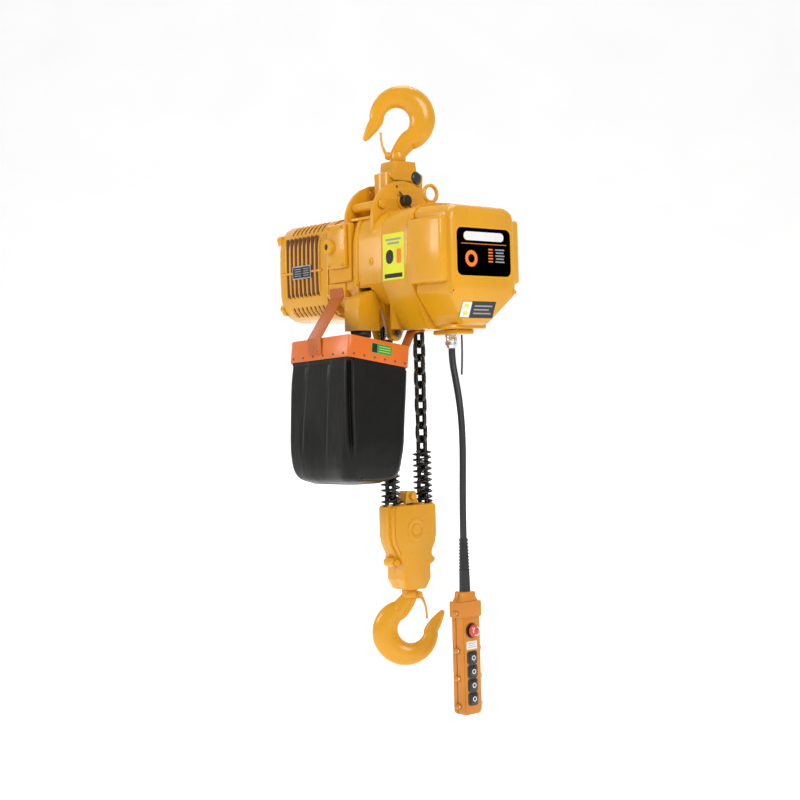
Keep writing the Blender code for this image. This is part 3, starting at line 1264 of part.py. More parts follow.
def make_straps(pivot):
    """Flat hangers from the casing to the two sides of the rim."""
    frame = rim_frame()
    half_y = (BAG_Y[1] - BAG_Y[0]) / 2
    out = frame.to_3x3() @ Vector((0, -1, 0))
    on_rim = frame @ Vector((-0.008, -half_y, 0.010)) + out * (GAP + 0.0001)
    rim_low = frame @ Vector((-0.008, -half_y, -0.012)) + out * (GAP + 0.0001)
    side_y = -CASE_HALF_WIDTH - 0.002 - GAP
    sheet, width = 0.0030, 0.044
    top = Vector((FRAME_REAR + 0.040, side_y, -0.3900))
    bend = Vector((FRAME_REAR + 0.044, side_y, -0.4110))
    clear = on_rim + Vector((-0.004, -0.0005, 0.012))
    sections = []
    for point, normal in ((top, (0, -1, 0)), (bend, (0, -1, 0)), (clear, out), (rim_low, out)):
        normal = Vector(normal)
        half = Vector((width / 2, 0, 0))
        back, front = point, point + normal * sheet
        sections.append([back - half, back + half, front + half, front - half])
    add_node(loft(sections), "bag_strap", "orange_paint", pivot)

    # Every section shares one x and the bend is mitred, so the strip's faces are flat.
    out = frame.to_3x3() @ Vector((0, 1, 0))
    across, half = 0.0815, Vector((0.014, 0, 0))
    rim_low = frame @ Vector((0.075, half_y, -0.008)) + out * GAP
    on_rim = frame @ Vector((0.075, half_y, 0.016)) + out * GAP
    top = Vector((across, -GEAR_CASE_BOTTOM_HALF + 0.012, GEAR_CASE_BOTTOM - GAP))
    inner_top = top + Vector((0, 0.028, 0))
    rim_low.x = on_rim.x = across
    down = Vector((0, 0, -1))
    run = (on_rim - top).normalized()
    slope = Vector((0, -run.z, run.y))

    def mitre(first, second):
        middle = (first + second).normalized()
        return middle * (sheet / middle.dot(first))

    sections = []
    for point, offset in (
        (inner_top, down * sheet),
        (top, mitre(down, slope)),
        (on_rim, mitre(slope, out)),
        (rim_low, out * sheet),
    ):
        back, front = point, point + offset
        sections.append([back - half, back + half, front + half, front - half])
    add_node(loft(sections), "bag_hanger", "orange_paint", pivot)


# ---------------------------------------------------------------- control cable and pendant


def make_gland(pivot):
    x = GLAND_X
    top = GEAR_CASE_BOTTOM - 0.003 - GAP
    base = box((x - 0.030, -0.026, top - 0.010), (x + 0.043, 0.026, top))
    hole = cylinder((x, 0, top - 0.02), (x, 0, top + 0.01), GLAND_RADIUS - 0.003, 16)
    wire_hole = cylinder((0.1920, 0, top - 0.02), (0.1920, 0, top + 0.01), WIRE_RADIUS + 0.001, 10)
    subtract(round_edges(base, 0.002, 1), hole, wire_hole)
    add_node(base, "gland_plate", "yellow_paint", pivot)
    r = GLAND_RADIUS
    low = GLAND_BOTTOM
    mouth = CABLE_RADIUS + 0.0010
    profile = [(0, top - 0.001), (r - 0.0036, top - 0.001), (r - 0.0036, top - 0.0103), (r, top - 0.0103),
               (r, low + 0.018), (r - 0.0015, low + 0.016), (r - 0.0015, low + 0.004),
               (mouth + 0.0020, low), (mouth + 0.0008, low), (mouth, low + MOUTH_DEPTH),
               (0, low + MOUTH_DEPTH)]
    gland = turned(profile, (x, 0, 0), (0, 0, 1), 20, closed=False)
    add_node(gland, "cable_gland", "chrome", pivot)


def make_pendant(pivot, cable_pivot):
    x, half_x, half_y = PENDANT_X, PENDANT_HALF_DEPTH, PENDANT_HALF_WIDTH
    route = smooth_route(CABLE_ROUTE, 0.024)
    add_node(swept([route], CABLE_RADIUS, resolution=2), "pendant_cable", "black_rubber", cable_pivot)
    wire = smooth_route(WIRE_ROUTE, 0.010)
    add_node(swept([wire], WIRE_RADIUS, resolution=1), "strain_wire", "bright_steel", cable_pivot)

    boot = turned(
        [(0, BOOT_TOP), (0.0088, BOOT_TOP), (0.0095, BOOT_TOP - 0.030), (0.0108, BOOT_TOP - 0.034),
         (0.0118, BOOT_TOP - 0.080), (0.0118, PENDANT_TOP + 0.018 + GAP), (0, PENDANT_TOP + 0.018 + GAP)],
        (x, 0, 0), (0, 0, 1), 16, closed=False)
    add_node(boot, "cable_boot", "black_rubber", pivot)

    outline = mirrored([
        (0.0170, PENDANT_TOP + 0.018), (0.0185, PENDANT_TOP + 0.006), (half_y, PENDANT_TOP - 0.006),
        (half_y, PENDANT_BOTTOM + 0.006), (half_y - 0.006, PENDANT_BOTTOM),
    ])
    back_end = x - 0.002
    back = round_edges(plate(outline, x - half_x, back_end), 0.004)
    subtract(back, box((x - half_x + 0.003, -half_y + 0.004, PENDANT_BOTTOM + 0.006),
                       (x + 0.02, half_y - 0.004, PENDANT_TOP - 0.008)))
    add_node(back, "pendant_back", "yellow_plastic", pivot)
    front = round_edges(plate(outline, back_end + GAP, x + half_x), 0.004)
    subtract(front, box((x - 0.02, -half_y + 0.004, PENDANT_BOTTOM + 0.006),
                        (x + half_x - 0.004, half_y - 0.004, PENDANT_TOP - 0.008)))
    size, gap = BUTTON_SIZE, 0.0005
    for index in range(4):
        z = BUTTON_TOP_Z - index * BUTTON_PITCH
        half = size / 2 + gap
        subtract(front, box((x, -half, z - half), (x + 0.05, half, z + half)))
    subtract(front, along_x(0, ESTOP_Z, x, x + 0.05, 0.0080 + gap, 20))
    add_node(front, "pendant_front", "yellow_plastic", pivot)

    face = x + half_x
    for index in range(4):
        z = BUTTON_TOP_Z - index * BUTTON_PITCH
        half = size / 2
        bottom = face - 0.010
        cap = round_edges(
            box((bottom, -half, z - half), (face + BUTTON_PROUD, half, z + half)), 0.003, 2)
        button = new_pivot(f"button_{index + 1}_pivot", (face, 0, z))
        add_node(cap, f"button_{index + 1}", "black_plastic", button)
    mushroom = turned(
        [(0, 0.0170), (0.0060, 0.0165), (0.0115, 0.0140), (ESTOP_RADIUS, 0.0105),
         (ESTOP_RADIUS - 0.0005, 0.0085), (0.0080, 0.0085), (0.0080, -0.0100), (0, -0.0100)],
        (face, 0, ESTOP_Z), (1, 0, 0), 20, closed=False)
    add_node(mushroom, "emergency_stop", "red_plastic", new_pivot("estop_pivot", (face, 0, ESTOP_Z)))


# ---------------------------------------------------------------- assembly


def main():
    hook_pivot = new_pivot("upper_hook_pivot", (0, 0, 0))
    yoke_pivot = new_pivot("yoke_pivot", (0, 0, YOKE_TOP))
    body_pivot = new_pivot("hoist_pivot", (0, PIN_Y, PIN_Z))
    rotor_pivot = new_pivot("rotor_pivot", (0, 0, AXIS_Z))
    layshaft_pivot = new_pivot("layshaft_pivot", (0, 0, AXIS_Z - GEAR_DISTANCE))
    block_pivot = new_pivot("block_pivot", (0, 0, IDLER_Z))
    lower_pivot = new_pivot("lower_hook_pivot", (0, 0, LOWER_SADDLE_Z))
    pendant_pivot = new_pivot("pendant_pivot", (GLAND_X, 0, GLAND_BOTTOM))

    make_hook("upper_hook", HOOK_PLANE, hook_pivot)
    make_nut("upper_hook_nut", HOOK_PLANE, hook_pivot, yoke_pivot, "upper_thrust_bearing")
    make_latch("upper_latch", HOOK_PLANE, hook_pivot)
    make_yoke(yoke_pivot)

    make_suspension_pin(body_pivot)
    make_stay_bolt(body_pivot)
    make_motor_frame(body_pivot)
    make_sprocket_case(body_pivot)
    make_gear_case(body_pivot)
    make_eye_bolt(body_pivot)
    make_motor_shell(body_pivot)
    make_motor_end_cover(body_pivot)
    make_junction_cover(body_pivot)
    make_control_cover(body_pivot)
    make_control_panel(body_pivot)
    make_motor_inside(body_pivot)
    make_dead_end_pin(body_pivot)
    make_chain_guide(body_pivot)
    make_bag_rim(body_pivot)
    make_bag(body_pivot)
    make_straps(body_pivot)
    make_gland(body_pivot)

    make_load_sprocket(rotor_pivot)
    make_rotor(rotor_pivot)
    make_intermediate_gear(layshaft_pivot)

    dead_end = DEAD_END_LINK
    slack_end = -WHEEL_POCKETS - len(SLACK_ROUTE)
    dead_lower = dead_end - (UPPER_FALL_LINKS - WHEEL_POCKETS)
    make_chain("chain_upper_run", slack_end, UPPER_FALL_LINKS - 1, body_pivot)
    make_chain("chain_dead_upper", dead_lower + 1, dead_end, body_pivot)
    make_chain("chain_lower_run", UPPER_FALL_LINKS, dead_lower, block_pivot)

    make_hook_block(block_pivot)
    make_idler(block_pivot)
    make_hook("lower_hook", ROTATED_HOOK_PLANE, lower_pivot)
    make_nut("lower_hook_nut", ROTATED_HOOK_PLANE, lower_pivot, block_pivot, "lower_thrust_bearing")
    make_latch("lower_latch", ROTATED_HOOK_PLANE, lower_pivot)
    make_pendant(pendant_pivot, body_pivot)


main()
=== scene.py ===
"""Looks of the electric chain hoist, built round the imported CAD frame."""

import math

import bmesh
import bpy
from mathutils import Matrix, Vector, bvhtree, noise


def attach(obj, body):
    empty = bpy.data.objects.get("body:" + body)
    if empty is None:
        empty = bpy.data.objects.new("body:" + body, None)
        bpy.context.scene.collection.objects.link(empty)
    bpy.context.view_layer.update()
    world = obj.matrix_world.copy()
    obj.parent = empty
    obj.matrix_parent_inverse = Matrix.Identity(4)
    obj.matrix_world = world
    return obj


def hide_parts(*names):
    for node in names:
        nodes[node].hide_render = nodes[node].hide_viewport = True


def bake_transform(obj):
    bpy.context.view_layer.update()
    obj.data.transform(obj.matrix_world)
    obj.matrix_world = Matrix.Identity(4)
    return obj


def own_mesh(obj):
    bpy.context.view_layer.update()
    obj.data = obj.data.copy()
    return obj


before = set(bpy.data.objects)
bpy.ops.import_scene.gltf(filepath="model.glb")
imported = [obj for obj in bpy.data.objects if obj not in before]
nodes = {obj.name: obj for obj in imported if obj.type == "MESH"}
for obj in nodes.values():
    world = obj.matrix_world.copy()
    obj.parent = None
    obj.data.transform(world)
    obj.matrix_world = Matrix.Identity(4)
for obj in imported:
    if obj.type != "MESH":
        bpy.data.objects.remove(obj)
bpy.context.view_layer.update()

scene = bpy.context.scene

# Facts repeated from the part's source, in metres
HOOK_TURN = math.radians(50.0)
LOWER_SADDLE = -1.168
AXIS_Z = -0.35
IDLER_Z = -0.92
PITCH, WIRE, LINK_WIDTH = 0.03, 0.01, 0.033
WHEEL_LINKS = 10
CHAIN_RADIUS = PITCH / (2 * math.tan(math.pi / WHEEL_LINKS))
CABLE_RADIUS, STRAIN_RADIUS = 0.0072, 0.002
SPRING_BOTTOM, SPRING_TOP = -0.8637, -0.75
STOP_Z, FIRST_BUTTON_Z, BUTTON_STEP = -1.123, -1.18, 0.0286
PENDANT_X, PENDANT_FRONT = 0.18, 0.1967
MOTOR_REAR, FIN_STEP = -0.302, 0.0157
SLACK = [
    (-0.05, -0.38), (-0.062, -0.4072), (-0.082, -0.429), (-0.1045, -0.4482),
    (-0.1165, -0.4755), (-0.1165, -0.5053), (-0.1165, -0.5351), (-0.1165, -0.5649),
]
# The cable and its strain cord lie in the plane y = 0
CABLE = [(x, 0.0, z) for x, z in (
    (0.16, -0.5323), (0.1601, -0.545), (0.1622, -0.565), (0.1668, -0.587), (0.1726, -0.612),
    (0.1782, -0.64), (0.1824, -0.67), (0.1848, -0.702), (0.1854, -0.736), (0.1846, -0.77),
    (0.1832, -0.805), (0.1817, -0.842), (0.1806, -0.88), (0.1801, -0.91), (0.18, -0.9317),
)]
STRAIN = [(x, 0.0, z) for x, z in (
    (0.192, -0.505), (0.1921, -0.52), (0.1917, -0.545), (0.1903, -0.57), (0.1888, -0.588),
)]


# ---- camera

VIEW_AZIMUTH, VIEW_DISTANCE, VIEW_TARGET = math.radians(50), 3.3, Vector((0, 0, -0.64))
VIEW_ROLL, FOCAL_LENGTH, VIEW_SHIFT = -math.atan(0.0275), 67.8, (-0.005625, 0.00125)


def place_camera():
    camera = bpy.data.objects.new("camera", bpy.data.cameras.new("camera"))
    scene.collection.objects.link(camera)
    away = Vector((math.sin(VIEW_AZIMUTH), -math.cos(VIEW_AZIMUTH), 0))
    camera.location = VIEW_TARGET + VIEW_DISTANCE * away
    look = (VIEW_TARGET - camera.location).to_track_quat("-Z", "Y").to_matrix().to_4x4()
    turn = look @ Matrix.Rotation(VIEW_ROLL, 4, "Z")
    camera.matrix_world = Matrix.Translation(camera.location) @ turn
    camera.data.lens = FOCAL_LENGTH
    camera.data.sensor_width = 36
    camera.data.shift_x, camera.data.shift_y = VIEW_SHIFT
    scene.camera = camera


place_camera()


# ---- materials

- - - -

→ **Task goal**:
Each line from the one bearing "make_hook_block(block_pivot)" through the one bearing "for node in" is to be duplicated without change; all remaining lines are to be left out.

→ **Expected answer**:
    make_hook_block(block_pivot)
    make_idler(block_pivot)
    make_hook("lower_hook", ROTATED_HOOK_PLANE, lower_pivot)
    make_nut("lower_hook_nut", ROTATED_HOOK_PLANE, lower_pivot, block_pivot, "lower_thrust_bearing")
    make_latch("lower_latch", ROTATED_HOOK_PLANE, lower_pivot)
    make_pendant(pendant_pivot, body_pivot)


main()
=== scene.py ===
"""Looks of the electric chain hoist, built round the imported CAD frame."""

import math

import bmesh
import bpy
from mathutils import Matrix, Vector, bvhtree, noise


def attach(obj, body):
    empty = bpy.data.objects.get("body:" + body)
    if empty is None:
        empty = bpy.data.objects.new("body:" + body, None)
        bpy.context.scene.collection.objects.link(empty)
    bpy.context.view_layer.update()
    world = obj.matrix_world.copy()
    obj.parent = empty
    obj.matrix_parent_inverse = Matrix.Identity(4)
    obj.matrix_world = world
    return obj


def hide_parts(*names):
    for node in names:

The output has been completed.